Just throwing out a (half baked) idea, perhaps the Nested Set Model of trees 
would work  http://en.wikipedia.org/wiki/Nested_set_model

* Ever row would represent a set with a left and right encoded into the key
* Members are inserted as columns into *every* set / row they are a member. So 
we are de-normalising and trading space for time. 
* May need to maintain a custom secondary index of the materialised sets. e.g. 
slice a row to get the first column >= the left value you are interested in, 
that is the key for the set. 

I've not thought it through much further than that, a lot would depend on your 
data.
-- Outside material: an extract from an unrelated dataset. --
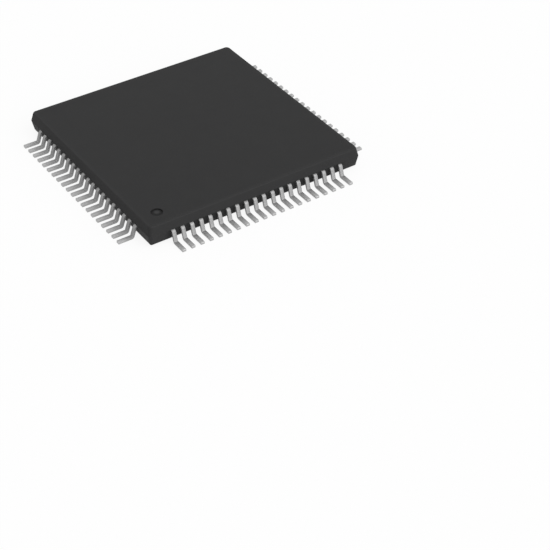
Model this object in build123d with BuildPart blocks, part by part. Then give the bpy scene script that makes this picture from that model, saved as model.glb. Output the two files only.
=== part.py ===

The top sets may get very big, . 

Cheers

-----------------
Aaron Morton
Freelance Cassandra Developer
@aaronmorton
http://www.thelastpickle.com

On 21 Jul 2011, at 08:33, Jeffrey Kesselman wrote:

> Im not sure if I have an answer for you, anyway, but I'm curious....
> 
> A b-tree and a binary tree are not the same thing.  A binary tree is a basic 
> fundamental data structure,  A b-tree is an approach to storing and indexing 
> data on disc for a database.
> 
> Which do you mean?
> 
> On Wed, Jul 20, 2011 at 4:30 PM, Eldad Yamin <elda...@gmail.com> wrote:
> Hello,
> Is there any good way of storing a binary-tree in Cassandra?
> I wonder if someone already implement something like that and how 
> accomplished that without transaction supports (while the tree keep evolving)?
> 
> I'm asking that becouse I want to save geospatial-data, and SimpleGeo did it 
> using b-tree:
> http://www.readwriteweb.com/cloud/2011/02/video-simplegeo-cassandra.php
> 
> Thanks!
> 
> 
> 
> -- 
> It's always darkest just before you are eaten by a grue.